Otra vez WagnerEl malentendido, sin embargo, continúa, cuando uno cae en la cuenta de que el Grupo Wagner -la organización paramilitar de origen ruso que acaba de protagonizar un delirante conato de rebelión en la guerra de Ucrania- se llama así precisamente por el fervor melómano de uno de sus fundadores, Dmitry Utkin, aunque el nombre parece responder más bien a la simbología nazi con que se adornan muchos de sus mercenarios. Desde que Francis Ford Coppola utilizara la Cabalgata de las valquirias en la formidable secuencia del ataque de los helicópteros de Apocalypse Now (1979), la música de Wagner permanece indisolublemente ligada a la brutalidad y al caos de la guerra. En realidad, la conexión wagneriana ya estaba en el libreto original de la película, obra de un guionista genial, John Milius, un judío estadounidense obsesionado por las armas. Mucho tiempo atrás, en la segunda década del siglo XX, alguien tan poco sospechoso de militarismo como Marcel Proust hace una referencia directa a las valquirias en un pasaje de El tiempo recobrado en el que narra un combate aéreo sobre París.

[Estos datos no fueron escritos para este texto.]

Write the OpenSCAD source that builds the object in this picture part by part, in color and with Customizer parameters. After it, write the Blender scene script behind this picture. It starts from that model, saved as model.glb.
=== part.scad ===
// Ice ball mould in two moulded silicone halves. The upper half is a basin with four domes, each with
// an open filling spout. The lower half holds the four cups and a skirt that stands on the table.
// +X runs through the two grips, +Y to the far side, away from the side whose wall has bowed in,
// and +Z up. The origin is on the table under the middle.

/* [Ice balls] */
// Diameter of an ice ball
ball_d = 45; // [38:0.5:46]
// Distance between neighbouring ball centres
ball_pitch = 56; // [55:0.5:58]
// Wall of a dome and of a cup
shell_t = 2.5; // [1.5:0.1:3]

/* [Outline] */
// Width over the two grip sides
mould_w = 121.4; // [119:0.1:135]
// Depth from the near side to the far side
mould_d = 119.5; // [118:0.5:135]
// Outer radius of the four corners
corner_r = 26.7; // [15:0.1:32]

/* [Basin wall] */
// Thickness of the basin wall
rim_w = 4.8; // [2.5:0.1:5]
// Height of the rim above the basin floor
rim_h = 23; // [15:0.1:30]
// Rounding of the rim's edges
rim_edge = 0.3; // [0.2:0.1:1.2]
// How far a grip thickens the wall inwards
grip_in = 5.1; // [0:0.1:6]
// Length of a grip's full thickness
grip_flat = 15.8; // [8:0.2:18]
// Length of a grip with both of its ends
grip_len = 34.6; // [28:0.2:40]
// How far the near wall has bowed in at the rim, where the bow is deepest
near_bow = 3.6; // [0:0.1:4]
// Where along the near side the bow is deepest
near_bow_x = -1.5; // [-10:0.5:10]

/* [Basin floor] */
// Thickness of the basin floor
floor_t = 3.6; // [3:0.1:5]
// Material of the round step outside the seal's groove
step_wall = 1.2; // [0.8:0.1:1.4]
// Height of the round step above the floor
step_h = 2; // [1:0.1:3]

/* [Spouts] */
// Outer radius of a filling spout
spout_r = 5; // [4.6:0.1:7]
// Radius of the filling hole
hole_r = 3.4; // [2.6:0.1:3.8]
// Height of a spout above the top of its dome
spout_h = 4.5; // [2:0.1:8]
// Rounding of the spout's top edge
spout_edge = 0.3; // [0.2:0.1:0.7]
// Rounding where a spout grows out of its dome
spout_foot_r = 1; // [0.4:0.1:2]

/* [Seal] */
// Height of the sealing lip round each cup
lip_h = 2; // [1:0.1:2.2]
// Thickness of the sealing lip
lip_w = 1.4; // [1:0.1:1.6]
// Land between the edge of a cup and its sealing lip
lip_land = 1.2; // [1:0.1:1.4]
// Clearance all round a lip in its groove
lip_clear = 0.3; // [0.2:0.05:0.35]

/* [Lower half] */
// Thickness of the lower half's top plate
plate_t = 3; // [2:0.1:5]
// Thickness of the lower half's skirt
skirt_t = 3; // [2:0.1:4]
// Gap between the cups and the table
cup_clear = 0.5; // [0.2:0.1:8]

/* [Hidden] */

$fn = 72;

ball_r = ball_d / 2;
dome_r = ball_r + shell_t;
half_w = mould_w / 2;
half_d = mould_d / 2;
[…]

En su monumental ensayo Wagnerismo, Alex Ross dedicó diez años de su vida y casi mil páginas a rastrear la enorme influencia del compositor alemán en todos los terrenos, desde la música, la poesía y la novela al teatro, el ballet, la pintura y la política. El resultado es, como poco, contradictorio, ya que Wagner -una encrucijada de culturas y un demiurgo incomparable- resulta un verdadero pozo de ambigüedad. Al igual que Nietzsche, el fervoroso discípulo que luego renegó de él, muchas de sus obras admiten lecturas fascistas y antifascistas, lecturas burguesas y anarquistas, lecturas homófobas y homosexuales, lecturas machistas y feministas. El propio Wagner alimentó en vida esa dualidad esencial, cuando pese a sus manifiestos antisemitas y su declarado odio al judaísmo en la música, eligió al director de orquesta Hermann Levi -que más judío no podía ser- para el estreno absoluto de Parsifal en Bayreuth.

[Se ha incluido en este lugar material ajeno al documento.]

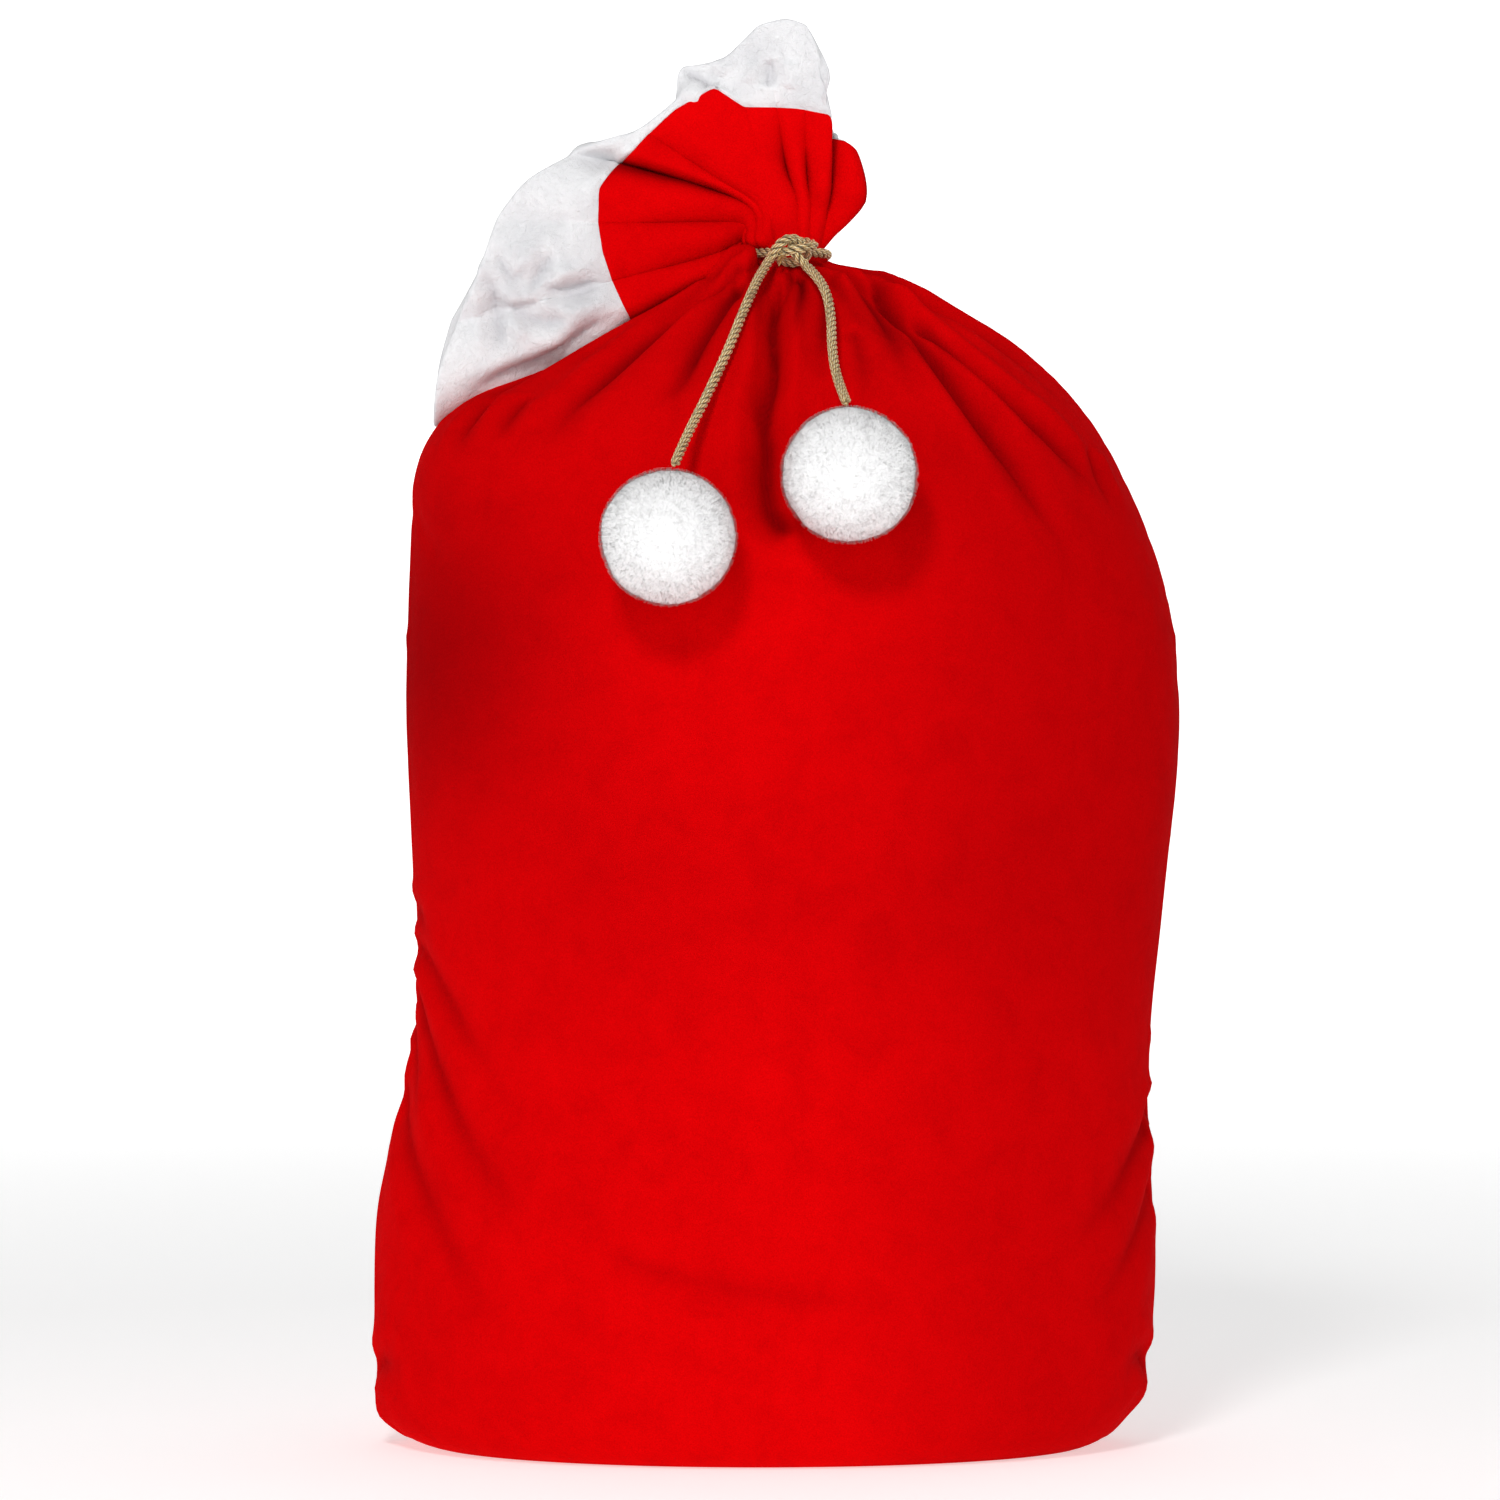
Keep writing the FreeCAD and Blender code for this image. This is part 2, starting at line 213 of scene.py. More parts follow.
class Paint:
    """A node material under construction, with one Principled shader."""

    def __init__(self, name, roughness, specular=0.5, **sockets):
        self.material = bpy.data.materials.new(name)
        self.material.use_nodes = True
        self.tree = self.material.node_tree
        self.shader = self.tree.nodes["Principled BSDF"]
        self.shader.inputs["Roughness"].default_value = roughness
        self.shader.inputs["Specular IOR Level"].default_value = specular
        for socket, value in sockets.items():
            self.shader.inputs[socket.replace("_", " ").title()].default_value = value
        self.place = self.add("ShaderNodeTexCoord").outputs["Object"]
        self.height = None

    def add(self, kind, inputs=None, **settings):
        node = self.tree.nodes.new(kind)
        for setting, value in settings.items():
            setattr(node, setting, value)
        for socket, value in (inputs or {}).items():
            self.give(node.inputs[socket], value)
        return node

    def give(self, socket, value):
        """Links a socket to another, or sets its value."""
        if isinstance(value, bpy.types.NodeSocket):
            self.tree.links.new(value, socket)
        else:
            socket.default_value = value

    def noise(self, scale, detail=3.0, rough=0.55, distortion=0.0):
        """A noise value; scale is in features per metre."""
        sockets = {"Scale": scale, "Detail": detail, "Roughness": rough, "Distortion": distortion}
        return self.add("ShaderNodeTexNoise", {"Vector": self.place, **sockets}).outputs["Fac"]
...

«Probablemente ningún otro artista en la historia haya sufrido más estigmas ni malentendidos que Richard Wagner, el gran compositor alemán que se consideraba a sí mismo poeta, dramaturgo y pensador antes que músico, pero cuya música transformó por completo el arte sonoro durante el pasado siglo.»

He leído docenas de libros sobre Wagner, empezando por los ensayos de Thomas Mann -uno de los primeros exiliados del nazismo, por cierto-, y el de Alex Ross los engulle a todos, aunque la sombra del hechicero de Bayreuth es tan inmensa que incluso a él se le ha escapado alguna referencia curiosa. En Ravelstein, la última novela de Saul Bellow, encontré este pasaje delicioso: “Me interesó mucho saber que Keynes consideraba a Wagner directamente responsable de la Primera Guerra Mundial. «Es evidente que la concepción que el Káiser tenía de sí mismo estaba conformada en ese aspecto. ¿Qué era Hindenburg sino el bajo y Ludendorff el tenor gordo de una ópera wagneriana de tercera categoría?»”

Una verdadera lástima que a Wagner se le recuerde por sus connotaciones bélicas o sus lamentables opiniones políticas en lugar de por el océano insoportablemente hermoso de su música. Que se le evoque por la guerra y no por el amor, un sentimiento sobre el que levantó catedrales. Que un grupo de mercenarios que han combatido en Sudán, Siria, la República Centroafricana, Mali, Mozambique y Ucrania lleve el nombre de Wagner no es más que una anécdota, un equívoco, uno más, igual que Hitler escuchando la marcha de Rienzi en un gramófono. Lo cierto es que la única vez que estuvo a punto de renunciar a su obra fue durante la revolución de 1848, cuando luchaba “en favor de un mundo en que la felicidad y la justicia tuvieran derecho de ciudadanía”. Lo cuenta Arnoldo Liberman en uno de los libros más bellos escritos sobre el gran compositor alemán, Wagner, el visitante del crepúsculo. “No hagamos -remata Liberman-, silenciando su música, que ese mundo sea definitivamente imposible”. Siempre me fascinó la leyenda que me contaron una vez, cuando Wagner, con treinta y cinco años, estaba en Dresde, en plena insurrección armada, lanzando desde lo alto octavillas contra el rey Federico Augusto II de Sajonia. Alguien le advirtió de que podían pegarle un tiro y respondió: “¿A mí? Yo soy inmortal”.